Een kind staat tot zijn ouders in een familierechtelijke betrekking, aldus artikel 1:197 Burgerlijk Wetboek (BW). Moeder van een kind is volgens artikel 1:198 BW de vrouw uit wie het kind is geboren of die het kind heeft geadopteerd. De vader van een kind is de man die met de moeder van het kind gehuwd was op de tijdstippen in artikel 1:199 BW onder a en b genoemd en voorts de man die het kind heeft erkend, wiens vaderschap gerechtelijk is vastgesteld of die het kind heeft geadopteerd. In deze gevallen zal dus gesproken kunnen worden van ‘zijn’ of ‘haar’ kind (artikel 1:199 BW onder c tot en met e).
4.
Tot 2009 gold dat deze familierechtelijke betrekking doorslaggevend was voor de vraag of er sprake was van ‘zijn kind’. Maar de beperking van de strafverzwarende omstandigheid tot de situaties waarin een familierechtelijke betrekking aanwezig is, maakte volgens de wetgever dat artikel 304 Sr tekortschoot gelet op de toegenomen diversiteit aan samenlevingsvormen. Vandaar dat het eerste onderdeel werd uitgebreid met de kinderen tot wie de schuldige in een bijzondere relatie staat die vergelijkbaar is met een familierechtelijke betrekking:13.

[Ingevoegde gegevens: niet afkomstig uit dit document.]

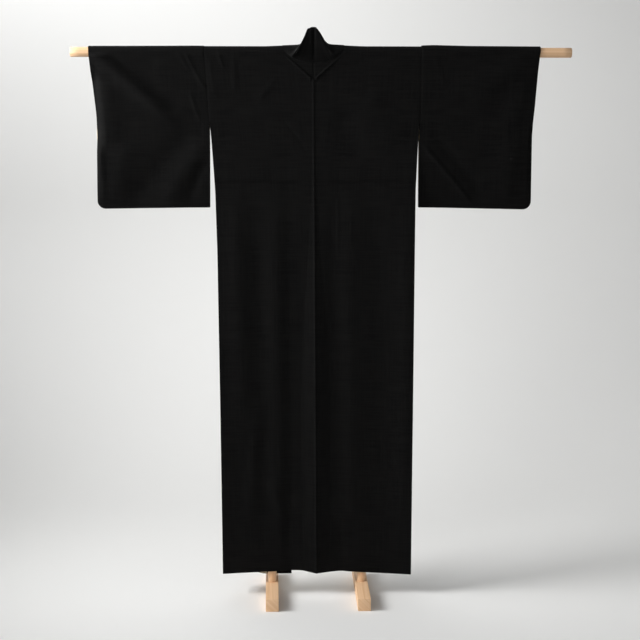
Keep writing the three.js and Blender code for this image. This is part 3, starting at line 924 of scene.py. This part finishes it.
class KIMONO_OT_body_lengths(bpy.types.Operator):
    """Make the two body lengths, each worn over the shoulder in one piece"""
    bl_idname = "kimono.body_lengths"
    bl_label = "Body lengths"

    def execute(self, context):
        columns = context.scene.kimono_cloth.columns
        for side in SIDES:
            points, out, lengths = body_grid(side, columns)
            piece = shell(f"body_{side}", points, out, -CLOTH / 2, CLOTH / 2, lengths,
                          [black_tsumugi(context)])
            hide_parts(f"back_{side}", f"front_{side}")
        return {"FINISHED"}


class KIMONO_OT_lining(bpy.types.Operator):
    """Make the lining of the body lengths, from their own points moved in"""
    bl_idname = "kimono.lining"
    bl_label = "Lining"

    def execute(self, context):
        columns = context.scene.kimono_cloth.columns // 2 - 5
        for side in SIDES:
            points, out, lengths = body_grid(side, columns, LINING_SETBACK)
            piece = shell(f"body_lining_{side}", points, out, -LINING_DEPTH,
                          -CLOTH / 2 - LINING_GAP, lengths, [cream_lining(context)])
            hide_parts(f"lining_{side}")
        return {"FINISHED"}


class KIMONO_OT_sleeves(bpy.types.Operator):
    """Make the sleeves: one folded length each, sewn up along the bottom and part of the wrist"""
    bl_idname = "kimono.sleeves"
    bl_label = "Sleeves"
    COLUMNS = 96

    def execute(self, context):
        corner = SLEEVE_CORNER * (1 - np.cos(np.linspace(0, math.pi / 2, 10)))
        for side in SIDES:
            reach = depth(sum(SLEEVE_HEM[side]) / 2)
            down = np.concatenate([reach - corner, spread((reach - SLEEVE_CORNER, 4.5), (QUARTER,))[1:]])
            over = np.linspace(-QUARTER, QUARTER, 25)
            s = np.concatenate([-down, over[1:-1], down[::-1]])[:, None]
            u = (1 - (1 - np.linspace(0, 1, self.COLUMNS)) ** 1.25)[None, :]
            points = sleeve_form(side, u, s)
            lengths = stacked(np.abs(points[..., 0] - points[:, :1, 0]), s)
            piece = shell(f"{side}_sleeve", points, out_of_rod(s[:, 0]), -LINING_DEPTH, CLOTH / 2,
                          lengths, [black_tsumugi(context), cream_lining(context)],
                          lined_from=(3, 0))
            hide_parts(f"sleeve_{side}")
        return {"FINISHED"}


class KIMONO_OT_okumi(bpy.types.Operator):
    """Make the narrow front overlaps between the body lengths and the collar"""
    bl_idname = "kimono.okumi"
    bl_label = "Okumi"
    COLUMNS = 34

    def execute(self, context):
        for side in SIDES:
            hem = FRONT_HEM[side]
            s = spread((QUARTER + OKUMI_POINT + 4, 11), (depth(hem + 8), 2), (depth(hem),))[:, None]
            width = body_width(side, s)
            start = okumi_seam(s) + GAP / 2 / width
            f = start + (1 - start) * np.linspace(0, 1, self.COLUMNS)
            piece = shell(f"{side}_okumi", body_form(side, f, s), out_of_rod(s[:, 0]),
                          -LINING_DEPTH, CLOTH / 2, stacked(f * width, s),
                          [black_tsumugi(context), cream_lining(context)], lined_from=(5, 0))
            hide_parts(f"okumi_{side}")
        return {"FINISHED"}


class KIMONO_OT_collar(bpy.types.Operator):
    """Make the collar, one band up a front, round the neck and down the other front"""
    bl_idname = "kimono.collar"
    bl_label = "Collar"
    COLUMNS = 36

    def execute(self, context):
        down = spread((0, 2.5), (QUARTER, 7), (QUARTER + OKUMI_FULL,))
        s = np.concatenate([neck_rows(90), down])[:, None]
        t = np.linspace(0, 1, self.COLUMNS)[None, :]
        halves = [collar_form(side, t, s) for side in SIDES]
        middle = (halves[0][:1] + halves[1][:1]) / 2
        points = np.concatenate([halves[0][:0:-1], middle, halves[1][1:]])
        out = out_of_rod(np.concatenate([s[:0:-1, 0], s[:, 0]]))
        step = np.linalg.norm(np.diff(points[:, 0], axis=0), axis=1)
        along = np.concatenate([[0], np.cumsum(step)])
        lengths = stacked(t * 2 * COLLAR_WIDTH, along[:, None])
        piece = shell("collar_band", points, out, -COLLAR_WALL / 2, COLLAR_WALL / 2, lengths,
                      [black_tsumugi(context)])
        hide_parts("collar")
        return {"FINISHED"}


class KIMONO_OT_stand(bpy.types.Operator):
    """Make the stand: the rod, two posts coped to it and two square feet"""
    bl_idname = "kimono.stand"
    bl_label = "Stand"
    TURN = np.arange(48) * 2 * math.pi / 48          # round a stick
    GIRTH = 94.0                 # for the grain

    def execute(self, context):
        wood = stand_wood(context)
        chamfer = context.scene.kimono_stand.chamfer / MM
        self.rod(wood, chamfer)
        for side in SIDES:
            self.post(side, wood)
            self.foot(side, wood, chamfer)
        return {"FINISHED"}

    def rod(self, wood, chamfer):
        half = ROD_HIGH[0]
        steps = np.linspace(-half + chamfer, half - chamfer, 60)
        x = np.concatenate([[-half] * 3, steps, [half] * 3])
        end = [0.4, ROD_RADIUS * 0.6, ROD_RADIUS - chamfer]
        radii = np.concatenate([end, np.full(len(steps), ROD_RADIUS), end[::-1]])[:, None]
        points = stacked(x[:, None], radii * np.cos(self.TURN),
                         ROD_HEIGHT + radii * np.sin(self.TURN))
        piece = self.lathed("stand_rod", points, wood, 0)
        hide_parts("rod")

    def post(self, side, wood):
        low, high = node_box(f"post_{side}")
        centre = (low[:2] + high[:2]) / 2
        radius = (high[0] - low[0]) / 2
        shares = np.concatenate([[0.03, 0.6], np.ones(30), [0.8, 0.6, 0.4, 0.2, 0.03]])
        levels = np.concatenate([[0, 0], np.linspace(0, 1, 30), np.ones(5)])
        x = centre[0] + radius * shares[:, None] * np.cos(self.TURN)
        y = centre[1] + radius * shares[:, None] * np.sin(self.TURN)
        cope = ROD_HEIGHT - np.sqrt((ROD_RADIUS + COPE_GAP) ** 2 - (y - centre[1]) ** 2)
        z = lerp(low[2], cope, levels[:, None])
        piece = self.lathed(f"stand_post_{side}", stacked(x, y, z), wood, 2)
        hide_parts(f"post_{side}")

    def lathed(self, name, points, wood, axis):
        """A stick from rings of points, closed at both ends, with its grain along an axis."""
        rings, around = points.shape[:2]
        ids = np.arange(rings * around).reshape(rings, around)
        onward = np.roll(ids, -1, axis=1)
        quads = np.stack([ids[:-1], onward[:-1], onward[1:], ids[1:]], axis=2).reshape(-1, 4)
        lengths = stacked(np.arange(around) * self.GIRTH / around, points[..., axis])
        piece = piece_from(name, points.reshape(-1, 3), quads, lengths.reshape(-1, 2), [wood])
        mesh = bmesh.new()
        mesh.from_mesh(piece.data)
        open_edges = [edge for edge in mesh.edges if edge.is_boundary]
        bmesh.ops.holes_fill(mesh, edges=open_edges, sides=0)
        bmesh.ops.recalc_face_normals(mesh, faces=mesh.faces)
        mesh.to_mesh(piece.data)
        mesh.free()
        return piece

    def foot(self, side, wood, chamfer):
        low, high = node_box(f"foot_{side}")
        mesh = bmesh.new()
        bmesh.ops.create_cube(mesh, size=1.0)
        size = Matrix.Diagonal(Vector(high - low) * MM).to_4x4()
        place = Matrix.Translation(Vector(low + high) * MM / 2)
        bmesh.ops.transform(mesh, verts=mesh.verts, matrix=place @ size)
        bmesh.ops.bevel(mesh, geom=mesh.edges, offset=chamfer * MM, segments=2, profile=0.6,
                        affect="EDGES")
        layer = mesh.loops.layers.uv.new("Metres")
        for face in mesh.faces:
            for loop in face.loops:
                corner = loop.vert.co
                loop[layer].uv = (corner.x + corner.z, corner.y)
            face.smooth = True
        data = bpy.data.meshes.new(f"stand_foot_{side}")
        mesh.to_mesh(data)
        mesh.free()
        data.set_sharp_from_angle(angle=math.radians(40))
        data.materials.append(wood)
        piece = new_object(f"stand_foot_{side}", data)
        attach(piece, "root")
        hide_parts(f"foot_{side}")


class KIMONO_PT_panel(bpy.types.Panel):
    """Lists the pieces of the kimono and its stand"""
    bl_idname = "KIMONO_PT_panel"
    bl_label = "Kimono on a Stand"
    bl_space_type = "VIEW_3D"
    bl_region_type = "UI"
    bl_category = "Kimono"

    def draw(self, context):
        for operator in OPERATORS:
            self.layout.operator(operator.bl_idname)
        for settings in SETTINGS:
            group = getattr(context.scene, settings)
            box = self.layout.box()
            for name in group.__annotations__:
                box.prop(group, name)


SETTINGS = {
    "kimono_cloth": KimonoClothSettings,
    "kimono_stand": KimonoStandSettings,
    "kimono_stage": KimonoStageSettings,
}
OPERATORS = (
    KIMONO_OT_stage, KIMONO_OT_stand, KIMONO_OT_lining, KIMONO_OT_body_lengths, KIMONO_OT_sleeves,
    KIMONO_OT_okumi, KIMONO_OT_collar,
)
CLASSES = (*SETTINGS.values(), *OPERATORS, KIMONO_PT_panel)


def register():
    for kind in CLASSES:
        bpy.utils.register_class(kind)
    for name, kind in SETTINGS.items():
        setattr(bpy.types.Scene, name, PointerProperty(type=kind))


def unregister():
    for name in SETTINGS:
        delattr(bpy.types.Scene, name)
    for kind in reversed(CLASSES):
        bpy.utils.unregister_class(kind)


def main():
    register()
    bpy.ops.kimono.stage()
    bpy.ops.kimono.stand()
    bpy.ops.kimono.lining()
    bpy.ops.kimono.body_lengths()
    bpy.ops.kimono.sleeves()
    bpy.ops.kimono.okumi()
    bpy.ops.kimono.collar()


if __name__ == "__main__":
    main()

‘Ten eerste is toegevoegd ‘het kind over wie hij het gezag uitoefent’. Het is mogelijk dat een niet-ouder het gezag overeen kind uitoefent. Zo verkrijgt bijvoorbeeld een niet-ouder die met de ouder een huwelijk of een geregistreerd partnerschap is aangegaan van rechtswege het gezag indien staande hun huwelijk of geregistreerd partnerschap een kind wordt geboren tenzij het kind tevens in familierechtelijke betrekking staat tot een andere ouder (artikel 1:253sa, eerste lid, BW). Het gaat in deze situaties vaak om de zogenoemde ‘mee-moeder’, de vrouwelijke partner van de moeder. Ook kan een niet-ouder op grond van artikel l:253t, eerste lid, BW het gezag hebben verkregen. Deze niet-ouders hebben dezelfde verantwoordelijkheden tegenover het kind als een ouder en daarom worden ook zij onder het bereik van dit artikel gebracht.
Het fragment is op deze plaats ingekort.